* BEGIN Data *
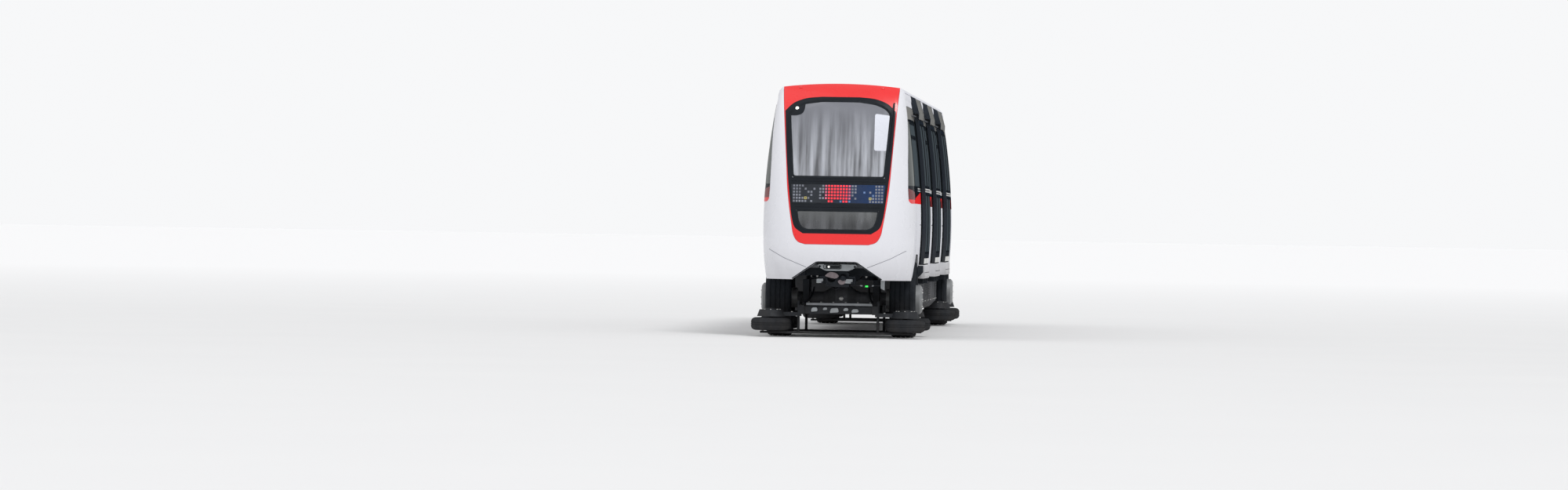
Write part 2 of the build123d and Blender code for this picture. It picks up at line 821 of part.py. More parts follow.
for end, axle_x in axle_xs.items():
    with BuildPart() as guide_frame:
        for side in sides.values():
            block(
                (axle_x - long_beam_half, axle_x + long_beam_half),
                side_span(side, long_beam_y - long_beam_wide / 2, long_beam_y + long_beam_wide / 2),
                long_beam_z,
            )
            for ahead in (1, -1):
                wheel_x = axle_x + ahead * guide_reach
                block(
                    (wheel_x - arm_wide / 2, wheel_x + arm_wide / 2),
                    side_span(side, long_beam_y, guide_y),
                    arm_z,
                )
                with BuildSketch(Plane.XY.offset(cap_z[0])) as cap:
                    with Locations((wheel_x, side * guide_y)):
                        Circle(cap_low_radius)
                cap_taper = 19
                extrude(cap.sketch, amount=cap_z[1] - cap_z[0], taper=cap_taper)
                with BuildSketch(Plane.XY.offset(plate_z[0])) as pin:
                    with Locations((wheel_x, side * guide_y)):
                        Circle(guide_pin)
                extrude(pin.sketch, amount=cap_z[0] - plate_z[0] + 5)
                rod_x = wheel_x
                with BuildSketch(Plane.XY.offset(plate_z[0])) as rod:
                    with Locations((rod_x, side * (long_beam_y + 36))):
                        Circle(18)
                extrude(rod.sketch, amount=476 - plate_z[0])
            for ahead in (1, -1):
                block(
                    sorted((axle_x + ahead * 130, axle_x + ahead * 260)),
                    side_span(side, long_beam_y - 60, long_beam_y + 20),
                    (long_beam_z[1] - 5, slew_z + 2),
                )
        for ahead in (1, -1):
            beam_x = axle_x + ahead * cross_beam_x
            block((beam_x - 40, beam_x + 40), (-long_beam_y, long_beam_y), cross_beam_z)
            wheel_x = axle_x + ahead * guide_reach
            block((wheel_x - 70, wheel_x + 70), (-plate_half, plate_half), plate_z)
            block((wheel_x - 40, wheel_x + 40), (-long_beam_y, long_beam_y), (305, 400))
        with BuildSketch(Plane.XY.offset(slew_z)) as ring:
            with Locations((axle_x, 0)):
                Circle(slew_outer)
                Circle(slew_inner, mode=Mode.SUBTRACT)
        extrude(ring.sketch, amount=slew_high)
    finish(guide_frame.part, f"{end}_guide_frame")

    with BuildPart() as axle:
        with BuildSketch(Plane.YZ.offset(axle_x)):
            with BuildLine():
                half = [(y, axle_z + radius) for y, radius in axle_rows]
                Polyline((-spindle_y, axle_z), *[(-y, z) for y, z in reversed(half)], *half, (spindle_y, axle_z), close=True)
            make_face()
        revolve(axis=Axis((axle_x, 0, axle_z), (0, 1, 0)))
        for side in sides.values():
            block(
                (axle_x - 90, axle_x + 90),
                side_span(side, long_beam_y - 38, long_beam_y + 38),
                (long_beam_z[1], axle_z),
            )
    finish(axle.part, f"{end}_axle")

    for name, side in sides.items():
        wheel_plane = Plane(origin=(axle_x, side * tyre_y, axle_z), x_dir=(1, 0, 0), z_dir=(0, side, 0))
        half_wide = tyre_wide / 2
        with BuildPart() as tyre:
            with BuildSketch(Plane.YZ.offset(axle_x)):
                with BuildLine():
                    low = side * tyre_y - half_wide
                    high = side * tyre_y + half_wide
                    Polyline(
                        (low + 45, axle_z + rim_radius),
                        (low, axle_z + rim_radius + 70),
                        (low, axle_z + tyre_radius - tyre_shoulder),
                        (low + tyre_shoulder * 0.35, axle_z + tyre_radius - tyre_shoulder * 0.25),
                        (low + tyre_shoulder, axle_z + tyre_radius),
                        (high - tyre_shoulder, axle_z + tyre_radius),
                        (high - tyre_shoulder * 0.35, axle_z + tyre_radius - tyre_shoulder * 0.25),
                        (high, axle_z + tyre_radius - tyre_shoulder),
                        (high, axle_z + rim_radius + 70),
                        (high - 45, axle_z + rim_radius),
                        close=True,
                    )
                make_face()
            revolve(axis=Axis((axle_x, 0, axle_z), (0, 1, 0)))
        finish(tyre.part, f"{end}_{name}_tyre")

        with BuildPart() as wheel:
            with BuildSketch(Plane.YZ.offset(axle_x)):
                with BuildLine():
                    bore = spindle_radius + seat_gap
                    rim_low = rim_radius - rim_thick
                    rim_half = half_wide - bead_wide
                    wheel_rows = [
                        (tyre_y - rim_half, rim_radius - seat_gap),
                        (tyre_y + rim_half, rim_radius - seat_gap),
                        (tyre_y + rim_half, rim_low),
                        (tyre_y + disc_out, rim_low),
                        (tyre_y + disc_out, casing_radius),
                        (tyre_y + casing_out - 25, casing_radius),
                        (tyre_y + casing_out, casing_radius - 30),
                        (tyre_y + casing_out, 0),
                        (spindle_y + 6, 0),
                        (spindle_y + 6, bore),
                        (hub_face_y + 1, bore),
                        (hub_face_y + 1, 130),
                        (tyre_y + 20, 130),
                        (tyre_y + 20, rim_low),
                        (tyre_y - rim_half, rim_low),
                    ]
                    Polyline(
                        *[(side * y, axle_z + radius) for y, radius in wheel_rows],
                        close=True,
                    )
                make_face()
            revolve(axis=Axis((axle_x, 0, axle_z), (0, 1, 0)))
        finish(wheel.part, f"{end}_{name}_wheel")

        for way_name, ahead in (("front", 1), ("rear", -1)):
            centre = (axle_x + ahead * guide_reach, side * guide_y)
            with BuildPart() as guide_wheel:
                with BuildSketch(Plane.XZ.offset(-centre[1])):
                    with BuildLine():
                        edge_x = centre[0] + guide_radius
                        Polyline(
                            (centre[0] + guide_pin + seat_gap, guide_low_z + 15),
                            (centre[0] + guide_hub, guide_low_z + 15),
                            (edge_x - 50, guide_low_z),
                            (edge_x - 12, guide_low_z + 22),
                            (edge_x, guide_low_z + 60),
                            (edge_x, guide_high_z - 60),
                            (edge_x - 12, guide_high_z - 22),
                            (edge_x - 50, guide_high_z),
                            (centre[0] + guide_hub, guide_high_z - 15),
                            (centre[0] + guide_pin + seat_gap, guide_high_z - 15),
                            close=True,
                        )
                    make_face()
                revolve(axis=Axis((centre[0], centre[1], 0), (0, 0, 1)))
            finish(guide_wheel.part, f"{end}_{name}_guide_wheel_{way_name}")
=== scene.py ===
"""Looks of a driverless metro car on rubber tyres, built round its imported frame."""

import math
import random

import bmesh
import bpy
from bpy.props import FloatProperty, FloatVectorProperty, IntProperty, PointerProperty
from mathutils import Matrix, Vector
from mathutils.bvhtree import BVHTree


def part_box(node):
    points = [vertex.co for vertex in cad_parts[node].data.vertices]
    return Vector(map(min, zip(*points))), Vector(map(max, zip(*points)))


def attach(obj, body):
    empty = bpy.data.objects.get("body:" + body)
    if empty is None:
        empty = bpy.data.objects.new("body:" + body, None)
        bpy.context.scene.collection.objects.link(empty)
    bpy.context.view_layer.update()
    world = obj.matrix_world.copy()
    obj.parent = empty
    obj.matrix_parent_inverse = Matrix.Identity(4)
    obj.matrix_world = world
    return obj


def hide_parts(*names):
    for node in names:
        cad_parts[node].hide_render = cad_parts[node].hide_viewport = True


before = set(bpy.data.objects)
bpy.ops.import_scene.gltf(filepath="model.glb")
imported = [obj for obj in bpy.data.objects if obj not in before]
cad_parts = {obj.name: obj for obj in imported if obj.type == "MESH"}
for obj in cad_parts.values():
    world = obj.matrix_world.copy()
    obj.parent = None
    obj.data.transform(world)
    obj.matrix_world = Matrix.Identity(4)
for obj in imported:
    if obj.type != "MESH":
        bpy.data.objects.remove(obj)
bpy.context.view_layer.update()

bl_info = {
    "name": "Metro car",
    "version": (1, 0, 0),
    "blender": (4, 5, 0),
    "location": "3D View > Sidebar > Metro car",
    "description": "Dresses the frame of a metro car with its finishes and fine pieces",
    "category": "Object",
}

SIDES = {"left": 1, "right": -1}
WAYS = {"front": 1, "rear": -1}
ENDS = ("front", "rear")
DOORS = (1, 2, 3)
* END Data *
• Your instructions
Every line of the listing that holds "node" should be found and copied.

• Solution to this exercise
def part_box(node):
    points = [vertex.co for vertex in cad_parts[node].data.vertices]
    for node in names:
        cad_parts[node].hide_render = cad_parts[node].hide_viewport = True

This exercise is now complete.